All instances of UxFEFF are passed to the application, regardless of their position in the document. Therefore, if a document using such an encoding begins with UxFEFF, this character is reported to the application as `ZERO WIDTH NO-BREAK SPACE'.
CONST bomOptional
A document using this encoding may begin with a byte order mark. Without a byte order mark, a encoding specific default byte order is assumed. An example is `UTF-16', which defaults to big endian byte order in the absence of a byte order mark. If a document begins with a byte order mark, then this first character should not be reported to the application.
CONST bomRequired
The encoding requires that the document begins with a byte order mark. The BOM should not be passed to the application. Currently, no codec implementation uses this variant.
CONST byteOrderMark
The Unicode byte order mark. Also known as `ZERO WIDTH NO-BREAK SPACE'.
CONST decodeError
This character is used to replace incoming characters whose value is unknown or unrepresentable in Unicode. This character is assigned the Unicode name "REPLACEMENT CHARACTER".
CONST encodeError
This character is used to replace outgoing characters whose value cannot be represented by the used encoding scheme. It is assumed, that all character encodings know the question mark character (Unicode Ux003F).

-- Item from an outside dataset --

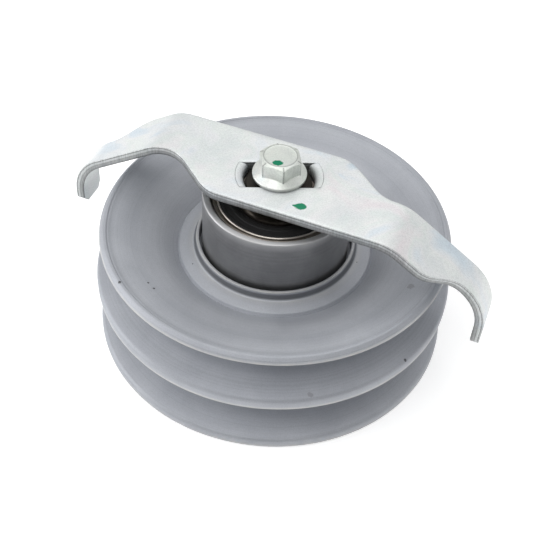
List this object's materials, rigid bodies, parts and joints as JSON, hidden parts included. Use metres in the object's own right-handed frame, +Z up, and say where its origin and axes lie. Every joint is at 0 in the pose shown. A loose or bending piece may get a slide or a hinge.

CONST maxUCS2EncodingLength
Maximum length of any UCS-4 character, encoded with Unicode codes. In the worst case, a pair of high and low surrogate codes must be used.
CONST maxUTF8EncodingLength
Maximum length of the character encodings of all possible UCS-4 (not just Unicode!) characters, for all known encodings. Currently, the longest encoding in UTF-8 needs 6 bytes.